Differences in factors associated with first treatment entry and treatment re-entry among cocaine users
Cleusa P. Ferri, Michael Gossop, Sophia Rabe-Hesketh & Ronaldo R. Laranjeira
Many people with substance misuse problems do not seek treatment. The estimated ratio of untreated to treated individuals among problem drinkers, for example, has been estimated at between 3:1 to 13:1 (Cunningham et al., 1993). There are many reasons for not seeking treatment. These include not having a problem, not recognising a problem, fear of identification with an illegal and stigmatised behaviour, lack of access to services, unacceptability of existing services, as well as other reasons.
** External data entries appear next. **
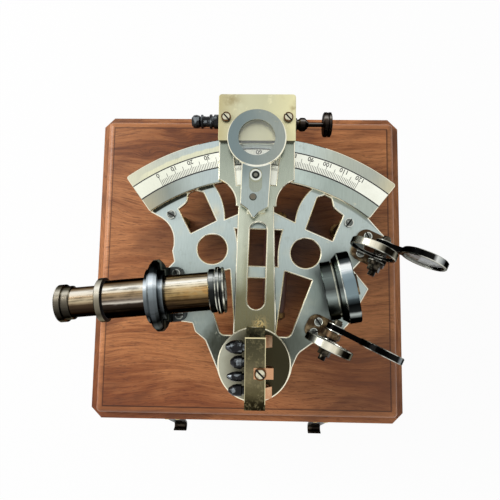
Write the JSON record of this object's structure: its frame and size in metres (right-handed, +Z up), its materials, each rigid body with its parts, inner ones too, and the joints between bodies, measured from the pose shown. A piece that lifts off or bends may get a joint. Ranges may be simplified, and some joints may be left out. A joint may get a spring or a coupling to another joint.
{
  "type": "sextant in a hinged wooden box",
  "caption": "Hinged wooden storage box with swing hasps and a felt lining, its marine sextant standing on the lid, with a swinging index arm, shades and a telescope.",
  "frame": {"origin": "centre of the box's underside", "axes": "+Z up, +Y from the latches towards the hinges, +X to the right seen from the latches"},
  "size_m": [0.2127, 0.2372, 0.201],
  "materials": {
    "rosewood": "waxed, dark streaks along the grain",
    "felt": "green baize",
    "patinated_brass": "pale silvery patina with bright worn edges",
    "arm_brass": "worn, slightly green",
    "tube_brass": "bronzed, darkened",
    "screw_brass": "golden, worn",
    "dark_brass": "dark patina",
    "silvered_scale": "satin silvered, engraved and filled black",
    "gunmetal": "dark, polished",
    "blackened": "black lacquered metal",
    "copper": "copper coloured spring strip",
    "lens_glass": "clear",
    "shade_glass": "grey neutral",
    "silvering": "silvered glass"
  },
  "bodies": {
    "box": {"box_front_wall": "rosewood", "box_back_wall": "rosewood", "box_side_walls": "rosewood", "box_floor": "rosewood", "floor_lining": "felt", "cradle_blocks": "rosewood", "hinge_lower_leaves": "screw_brass", "hinge_pins": "screw_brass", "latch_catches": "screw_brass", "box_screws": "screw_brass"},
    "lid": {"lid_panel": "rosewood", "lid_rim": "rosewood", "lid_lining": "felt", "hinge_upper_leaves": "screw_brass", "latch_plates": "screw_brass", "latch_pins": "screw_brass", "lid_screws": "screw_brass"},
    "latch_left": {"latch_left_hasp": "dark_brass"},
    "latch_right": {"latch_right_hasp": "dark_brass"},
    "sextant": {"frame": "patinated_brass", "arc_limb": "patinated_brass", "arc_scale": "silvered_scale", "legs": "screw_brass", "handle_grip": "rosewood", "handle_posts": "screw_brass", "telescope_stand": "gunmetal", "telescope_tube": "tube_brass", "objective_ring": "gunmetal", "objective_lens": "lens_glass", "horizon_stand": "dark_brass", "horizon_ring": "gunmetal", "horizon_mirror": "silvering", "shade_stands": "dark_brass", "shade_pins": "dark_brass", "frame_screws": "dark_brass"},
    "index_arm": {"index_arm": "arm_brass", "vernier_block": "arm_brass", "vernier_scale": "silvered_scale", "index_disc": "patinated_brass", "index_mirror_bracket": "arm_brass", "index_mirror": "silvering", "mirror_clips": "copper", "mirror_adjusters": "blackened", "pivot_bolt": "screw_brass", "arm_screws": "screw_brass"},
    "tangent_screw": {"tangent_screw": "dark_brass"},
    "clamp_screw": {"clamp_screw": "screw_brass"},
    "magnifier": {"magnifier_arm": "patinated_brass", "magnifier_lens": "lens_glass"},
    "eyepiece": {"draw_tube": "tube_brass", "eyepiece_cup": "tube_brass", "eye_lens": "lens_glass"},
    "horizon_shade_upright": {"horizon_shade_upright": "silvered_scale", "horizon_glass_upright": "shade_glass"},
    "horizon_shade_folded": {"horizon_shade_folded": "blackened", "horizon_glass_folded": "shade_glass"},
    "index_shade_upright": {"index_shade_upright": "silvered_scale", "index_glass_upright": "shade_glass"},
    "index_shade_folded": {"index_shade_folded": "blackened", "index_glass_folded": "shade_glass"}
  },
  "joints": [
    {"name": "lid_hinge", "type": "hinge", "parent": "box", "child": "lid", "pos_m": [0, 0.1086, 0.08], "axis": [-1, 0, 0], "range_deg": [0, 105]},
    {"name": "latch_left_swing", "type": "hinge", "parent": "lid", "child": "latch_left", "pos_m": [-0.0515, -0.109, 0.0863], "axis": [-1, 0, 0], "range_deg": [-23, 90]},
    {"name": "latch_right_swing", "type": "hinge", "parent": "lid", "child": "latch_right", "pos_m": [0.0515, -0.109, 0.0863], "axis": [-1, 0, 0], "range_deg": [-23, 90]},
    {"name": "sextant_lift", "type": "slide", "parent": "lid", "child": "sextant", "axis": [0, 0, 1], "range_m": [0, 0.12]},
    {"name": "index_arm_swing", "type": "hinge", "parent": "sextant", "child": "index_arm", "pos_m": [0.0056, -0.0586, 0.1563], "axis": [0, 0, 1], "range_deg": [-29, 27]},
    {"name": "tangent_screw_spin", "type": "hinge", "parent": "index_arm", "child": "tangent_screw", "pos_m": [0.02818, 0.08312, 0.1503], "axis": [1, 0.0009, 0], "continuous": true},
    {"name": "clamp_screw_turn", "type": "hinge", "parent": "index_arm", "child": "clamp_screw", "pos_m": [-0.01723, 0.08458, 0.1503], "axis": [-1, -0.0009, 0], "range_deg": [-540, 360]},
    {"name": "magnifier_slide", "type": "slide", "parent": "index_arm", "child": "magnifier", "axis": [-0.0009, 1, 0], "range_m": [0, 0.006]},
    {"name": "eyepiece_focus", "type": "slide", "parent": "sextant", "child": "eyepiece", "axis": [-0.9951, -0.0985, 0], "range_m": [-0.0095, 0.012]},
    {"name": "horizon_shade_upright_swing", "type": "hinge", "parent": "sextant", "child": "horizon_shade_upright", "pos_m": [0.07339, 0.0003, 0.1643], "axis": [-0.4171, -0.9089, 0], "range_deg": [-100, 0]},
    {"name": "horizon_shade_folded_swing", "type": "hinge", "parent": "sextant", "child": "horizon_shade_folded", "pos_m": [0.07706, 0.00829, 0.1643], "axis": [-0.4171, -0.9089, 0], "range_deg": [-20, 71]},
    {"name": "index_shade_upright_swing", "type": "hinge", "parent": "sextant", "child": "index_shade_upright", "pos_m": [0.04614, -0.04597, 0.1643], "axis": [-0.4329, -0.9015, 0], "range_deg": [-95, 0]},
    {"name": "index_shade_folded_swing", "type": "hinge", "parent": "sextant", "child": "index_shade_folded", "pos_m": [0.04995, -0.03804, 0.1643], "axis": [-0.4329, -0.9015, 0], "range_deg": [-6, 84]}
  ]
}
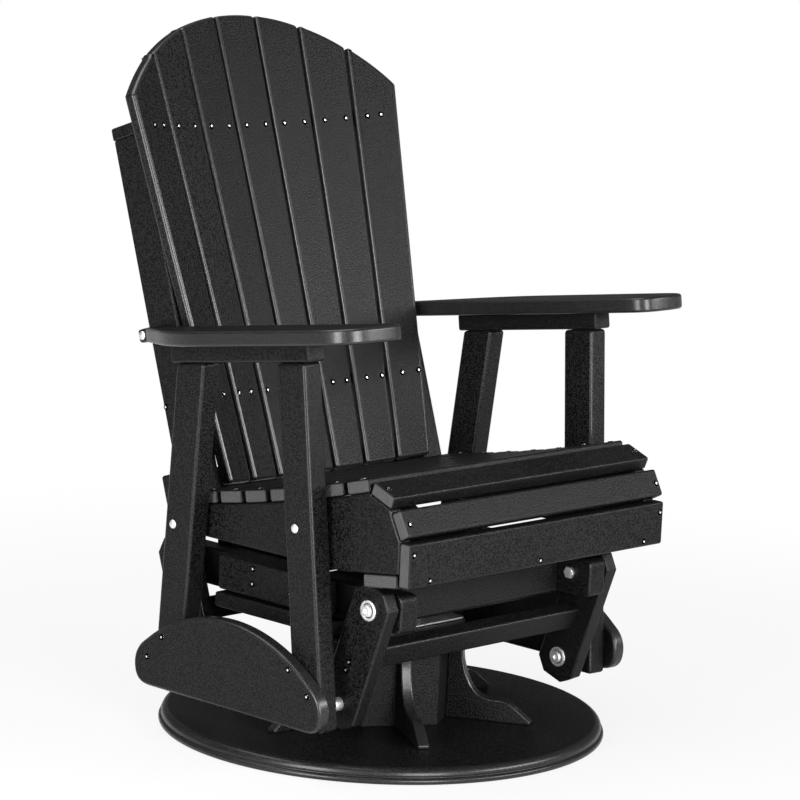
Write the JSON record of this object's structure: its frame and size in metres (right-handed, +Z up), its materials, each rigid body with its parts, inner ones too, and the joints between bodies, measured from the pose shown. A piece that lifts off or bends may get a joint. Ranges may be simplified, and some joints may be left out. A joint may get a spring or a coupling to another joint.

Findings with regard to the severity of problems among treatment and non-treatment samples have been inconsistent. Several studies have found that severity of dependence was greater among cocaine users in treatment (Chitwood & Morningstar, 1985; Robson & Bruce, 1997). However, Carrol & Rounsaville (1992), after matching a treatment and a community sample in relation to a demographic profile, found higher levels of multiple drug use among users in the community. With regard to environmental circumstances and social-cultural context, Chitwood & Morningstar (1985) found that after matching patients in treatment and patients in the community in relation to dependence severity, the patients in treatment were more likely to suffer negative consequences from cocaine use and to have less social support. Other studies comparing drug users in treatment to those in the community have found that the level of drug use per se did not reliably differentiate help seekers from non-help seekers (Power, Hartnoll & Chalmers, 1992; Varney et al., 1995).